_Written instruction_. Copy each line of the entries that contains the word "into".

═══

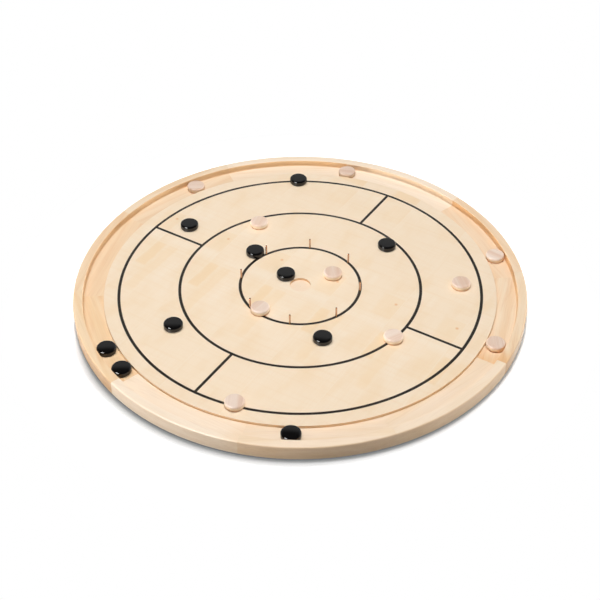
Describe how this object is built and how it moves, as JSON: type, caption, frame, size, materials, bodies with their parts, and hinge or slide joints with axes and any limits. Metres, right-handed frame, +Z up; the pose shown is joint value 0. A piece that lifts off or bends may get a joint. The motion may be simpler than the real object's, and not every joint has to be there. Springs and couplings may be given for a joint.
{
  "type": "crokinole board",
  "caption": "Round wooden crokinole board: glued segment rim with a ditch, playing panel with lines, centre hole and metal posts, and black and natural discs lying on it.",
  "frame": {"origin": "middle of the board, on the surface that it stands on", "axes": "+Z up, square to the playing face; the four quadrant lines lie at 45, 135, 225 and 315 degrees from +X"},
  "size_m": [0.76, 0.76, 0.0403],
  "materials": {
    "ring_maple": "satin clear lacquer",
    "panel_maple": "maple veneer on plywood, clear lacquer over black printed lines",
    "post_steel": "nickel plated",
    "tenon_beech": "bare",
    "screw_steel": "zinc plated",
    "pad_felt": "pressed felt",
    "black_disc_lacquer": "gloss black lacquer",
    "natural_disc_wood": "clear lacquer"
  },
  "bodies": {
    "board": {"ring_segment_01": "ring_maple", "ring_segment_02": "ring_maple", "ring_segment_03": "ring_maple", "ring_segment_04": "ring_maple", "ring_segment_05": "ring_maple", "ring_segment_06": "ring_maple", "ring_segment_07": "ring_maple", "ring_segment_08": "ring_maple", "ring_segment_09": "ring_maple", "ring_segment_10": "ring_maple", "playing_panel": "panel_maple", "post_1": "post_steel", "post_2": "post_steel", "post_3": "post_steel", "post_4": "post_steel", "post_5": "post_steel", "post_6": "post_steel", "post_7": "post_steel", "post_8": "post_steel", "loose_tenon_01": "tenon_beech", "loose_tenon_02": "tenon_beech", "loose_tenon_03": "tenon_beech", "loose_tenon_04": "tenon_beech", "loose_tenon_05": "tenon_beech", "loose_tenon_06": "tenon_beech", "loose_tenon_07": "tenon_beech", "loose_tenon_08": "tenon_beech", "loose_tenon_09": "tenon_beech", "loose_tenon_10": "tenon_beech", "panel_screw_1": "screw_steel", "panel_screw_2": "screw_steel", "panel_screw_3": "screw_steel", "panel_screw_4": "screw_steel", "panel_screw_5": "screw_steel", "felt_pad_1": "pad_felt", "felt_pad_2": "pad_felt", "felt_pad_3": "pad_felt", "felt_pad_4": "pad_felt", "felt_pad_5": "pad_felt"},
    "black_disc_01": {"black_disc_01": "black_disc_lacquer"},
    "black_disc_02": {"black_disc_02": "black_disc_lacquer"},
    "black_disc_03": {"black_disc_03": "black_disc_lacquer"},
    "black_disc_04": {"black_disc_04": "black_disc_lacquer"},
    "black_disc_05": {"black_disc_05": "black_disc_lacquer"},
    "black_disc_06": {"black_disc_06": "black_disc_lacquer"},
    "black_disc_07": {"black_disc_07": "black_disc_lacquer"},
    "black_disc_08": {"black_disc_08": "black_disc_lacquer"},
    "black_disc_09": {"black_disc_09": "black_disc_lacquer"},
    "black_disc_10": {"black_disc_10": "black_disc_lacquer"},
    "natural_disc_01": {"natural_disc_01": "natural_disc_wood"},
    "natural_disc_02": {"natural_disc_02": "natural_disc_wood"},
    "natural_disc_03": {"natural_disc_03": "natural_disc_wood"},
    "natural_disc_04": {"natural_disc_04": "natural_disc_wood"},
    "natural_disc_05": {"natural_disc_05": "natural_disc_wood"},
    "natural_disc_06": {"natural_disc_06": "natural_disc_wood"},
    "natural_disc_07": {"natural_disc_07": "natural_disc_wood"},
    "natural_disc_08": {"natural_disc_08": "natural_disc_wood"},
    "natural_disc_09": {"natural_disc_09": "natural_disc_wood"},
    "natural_disc_10": {"natural_disc_10": "natural_disc_wood"}
  },
  "joints": [
    {"name": "black_disc_01_slide", "type": "slide", "parent": "board", "child": "black_disc_01", "axis": [-0.8192, 0.5736, 0], "range_m": [-0.211, 0.025]},
    {"name": "black_disc_02_slide", "type": "slide", "parent": "board", "child": "black_disc_02", "axis": [0.5736, 0.8192, 0], "range_m": [-0.211, 0.12]},
    {"name": "black_disc_03_slide", "type": "slide", "parent": "board", "child": "black_disc_03", "axis": [0.9063, 0.4226, 0], "range_m": [-0.182, 0.028]},
    {"name": "black_disc_04_slide", "type": "slide", "parent": "board", "child": "black_disc_04", "axis": [-0.2588, 0.9659, 0], "range_m": [-0.275, 0.144]},
    {"name": "black_disc_05_slide", "type": "slide", "parent": "board", "child": "black_disc_05", "axis": [-0.766, 0.6428, 0], "range_m": [-0.21, 0.115]},
    {"name": "black_disc_06_slide", "type": "slide", "parent": "board", "child": "black_disc_06", "axis": [0.5, 0.866, 0], "range_m": [-0.181, 0.043]},
    {"name": "black_disc_07_slide", "type": "slide", "parent": "board", "child": "black_disc_07", "axis": [-0.8192, 0.5736, 0], "range_m": [0, 0.102]},
    {"name": "natural_disc_01_slide", "type": "slide", "parent": "board", "child": "natural_disc_01", "axis": [-0.9962, 0.0872, 0], "range_m": [-0.143, 0.092]},
    {"name": "natural_disc_02_slide", "type": "slide", "parent": "board", "child": "natural_disc_02", "axis": [-0.9659, 0.2588, 0], "range_m": [-0.103, 0.028]},
    {"name": "natural_disc_03_slide", "type": "slide", "parent": "board", "child": "natural_disc_03", "axis": [-0.1736, 0.9848, 0], "range_m": [-0.082, 0.21]},
    {"name": "natural_disc_04_slide", "type": "slide", "parent": "board", "child": "natural_disc_04", "axis": [-0.7071, 0.7071, 0], "range_m": [-0.111, 0.08]},
    {"name": "natural_disc_05_slide", "type": "slide", "parent": "board", "child": "natural_disc_05", "axis": [-0.6428, 0.766, 0], "range_m": [-0.031, 0.217]},
    {"name": "natural_disc_06_slide", "type": "slide", "parent": "board", "child": "natural_disc_06", "axis": [-0.9848, 0.1736, 0], "range_m": [-0.263, 0]},
    {"name": "natural_disc_07_round_ditch", "type": "hinge", "parent": "board", "child": "natural_disc_07", "pos_m": [0, 0, 0.0158], "axis": [0, 0, 1], "range_deg": [-16.4, 28.3]},
    {"name": "natural_disc_08_round_ditch", "type": "hinge", "parent": "board", "child": "natural_disc_08", "pos_m": [0, 0, 0.0158], "axis": [0, 0, 1], "range_deg": [-28.3, 21.7]},
    {"name": "natural_disc_09_round_ditch", "type": "hinge", "parent": "board", "child": "natural_disc_09", "pos_m": [0, 0, 0.0158], "axis": [0, 0, 1], "range_deg": [-21.7, 38.8]},
    {"name": "black_disc_08_round_ditch", "type": "hinge", "parent": "board", "child": "black_disc_08", "pos_m": [0, 0, 0.0158], "axis": [0, 0, 1], "range_deg": [-38.8, 1.7]},
    {"name": "black_disc_09_round_ditch", "type": "hinge", "parent": "board", "child": "black_disc_09", "pos_m": [0, 0, 0.0158], "axis": [0, 0, 1], "range_deg": [-1.7, 22.8]},
    {"name": "black_disc_10_round_ditch", "type": "hinge", "parent": "board", "child": "black_disc_10", "pos_m": [0, 0, 0.0158], "axis": [0, 0, 1], "range_deg": [-22.8, 30.5]},
    {"name": "natural_disc_10_round_ditch", "type": "hinge", "parent": "board", "child": "natural_disc_10", "pos_m": [0, 0, 0.0158], "axis": [0, 0, 1], "range_deg": [-30.5, 16.4]}
  ]
}
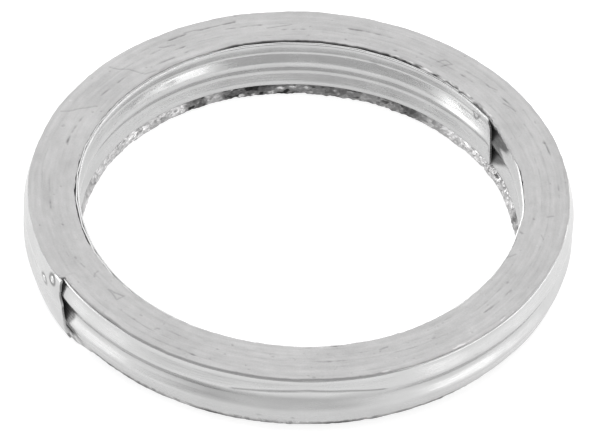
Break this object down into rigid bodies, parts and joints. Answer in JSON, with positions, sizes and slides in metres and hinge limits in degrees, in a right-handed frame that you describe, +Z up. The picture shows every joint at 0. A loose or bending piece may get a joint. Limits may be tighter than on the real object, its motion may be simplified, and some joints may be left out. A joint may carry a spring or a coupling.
{
  "type": "spiral-wound ring gasket",
  "caption": "Flat sealing ring for a pipe or port joint, wound from a ribbed metal strip with soft filler between its turns; seals on its two flat faces.",
  "frame": {"origin": "centre of the lower sealing face, on the bore's axis", "axes": "+Z up along the bore's axis, from the lower sealing face to the upper one; the strip starts at the bore 31.5 degrees from +X towards +Y"},
  "size_m": [0.0448, 0.0446, 0.0055],
  "materials": {
    "strip_steel": "bright rolled stainless strip, lightly scuffed",
    "weld_steel": "spot-welded nuggets with a dull heated rim",
    "pressed_filler": "graphite and mineral filler, pressed smooth with a dull metallic grey"
  },
  "bodies": {
    "root": {"winding_strip": "strip_steel", "filler_tape": "pressed_filler", "start_weld": "weld_steel", "end_welds": "weld_steel"}
  },
  "joints": []
}
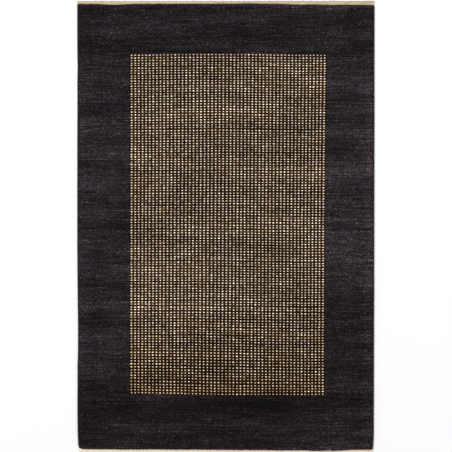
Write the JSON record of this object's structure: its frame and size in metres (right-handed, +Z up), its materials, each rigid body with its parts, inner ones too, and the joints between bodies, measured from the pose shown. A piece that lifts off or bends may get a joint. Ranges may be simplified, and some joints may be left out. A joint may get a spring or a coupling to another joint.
{
  "type": "hand-knotted rug",
  "caption": "Flat rectangular hand-knotted wool rug with overcast side cords, flat-woven cotton end strips and short trimmed warp bundles.",
  "frame": {"origin": "on the floor under the middle of the rug", "axes": "+X to the right of the rug as the picture shows it, +Y along its length towards the head end at the top of the picture, +Z up out of the pile"},
  "size_m": [1.22, 1.855, 0.0103],
  "materials": {
    "charcoal_wool": "short cut wool pile, matt",
    "overcast_wool": "tight wool wrapping, matt",
    "cream_cotton": "plain flat weave, matt"
  },
  "bodies": {
    "root": {"knotted_pile": "charcoal_wool", "side_cord_left": "overcast_wool", "side_cord_right": "overcast_wool", "end_strip_foot": "cream_cotton", "end_strip_head": "cream_cotton"}
  },
  "joints": []
}
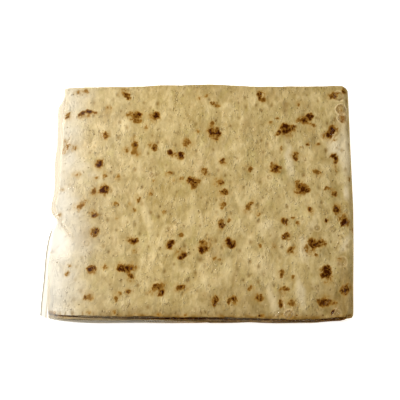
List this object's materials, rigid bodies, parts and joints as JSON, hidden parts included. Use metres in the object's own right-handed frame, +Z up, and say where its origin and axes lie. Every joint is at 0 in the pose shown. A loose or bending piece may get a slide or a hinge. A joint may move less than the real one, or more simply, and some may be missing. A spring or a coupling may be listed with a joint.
{
  "type": "folded lavash flatbread",
  "caption": "Thin lavash flatbread folded into a flat rectangular stack, lying in a clear sealed bag with a short welded fin.",
  "frame": {"origin": "centre of the footprint, on the surface that the pack lies on", "axes": "+Z up through the thickness, +X along the longer side towards the rounded fold, +Y towards the back edge"},
  "size_m": [0.2893, 0.2357, 0.018],
  "materials": {
    "lavash": "matte baked crumb with brown toasted blisters",
    "film": "thin clear glossy packing film"
  },
  "bodies": {
    "root": {"bagged_lavash": "lavash"}
  },
  "joints": []
}
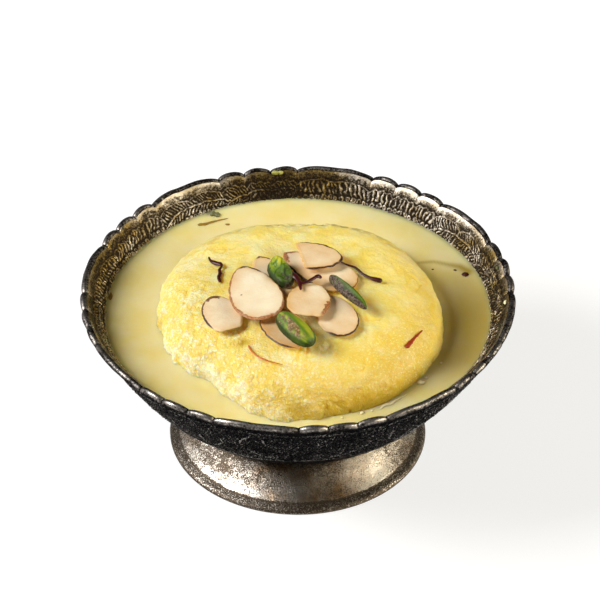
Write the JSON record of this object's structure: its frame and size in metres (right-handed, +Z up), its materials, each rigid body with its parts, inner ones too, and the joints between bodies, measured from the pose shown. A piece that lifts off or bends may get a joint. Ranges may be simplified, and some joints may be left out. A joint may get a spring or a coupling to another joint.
{
  "type": "rasmalai in a footed silver dessert bowl",
  "caption": "One soft domed chenna patty standing in pale saffron milk, topped with almond slices and pistachio, in a footed silver bowl with a scalloped rim and embossed wall.",
  "frame": {"origin": "middle of the foot's base ring, on the surface the bowl stands on", "axes": "+Z up through the bowl's axis, -Y towards the viewer, +X to the viewer's right"},
  "size_m": [0.1024, 0.1024, 0.0529],
  "materials": {
    "silver": "tarnished embossed silver plate, dark in the recesses",
    "milk": "opaque pale saffron milk, smooth and wet",
    "chenna": "spongy saffron yellow curd cheese, moist with small wet highlights",
    "almond": "cut almond flesh with a thin brown skin round the edge",
    "pistachio": "green kernel with patches of purple brown skin",
    "saffron": "dried dark red threads, orange where they have bled"
  },
  "bodies": {
    "root": {"bowl": "silver", "foot": "silver", "milk": "milk", "chenna_patty": "chenna", "almond_slice_1": "almond", "almond_slice_2": "almond", "almond_slice_3": "almond", "almond_slice_4": "almond", "almond_slice_5": "almond", "almond_slice_6": "almond", "almond_slice_7": "almond", "almond_slice_8": "almond", "pistachio_half_1": "pistachio", "pistachio_half_2": "pistachio", "pistachio_sliver": "pistachio"}
  },
  "joints": []
}
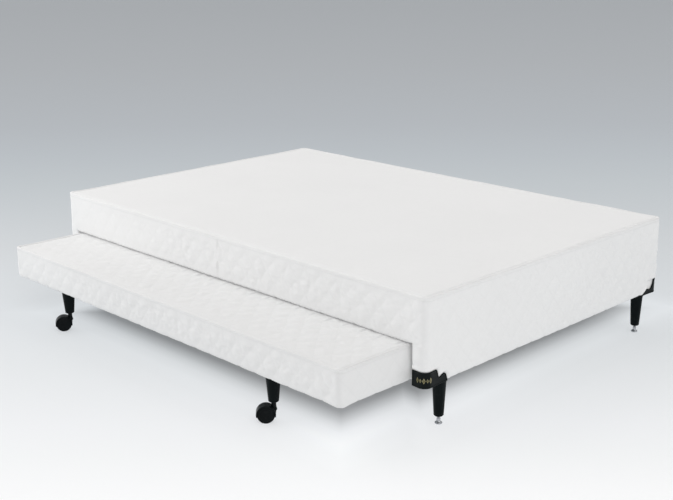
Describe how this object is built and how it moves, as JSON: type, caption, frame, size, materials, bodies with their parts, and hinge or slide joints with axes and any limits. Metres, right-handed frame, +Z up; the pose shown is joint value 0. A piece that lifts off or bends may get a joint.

═══

_Response to the exercise_.
Break this object down into rigid bodies, parts and joints. Answer in JSON, with positions, sizes and slides in metres and hinge limits in degrees, in a right-handed frame that you describe, +Z up. The picture shows every joint at 0. A loose or bending piece may get a joint. Limits may be tighter than on the real object, its motion may be simplified, and some joints may be left out. A joint may carry a spring or a coupling.
  "caption": "Thin lavash flatbread folded into a flat rectangular stack, lying in a clear sealed bag with a short welded fin.",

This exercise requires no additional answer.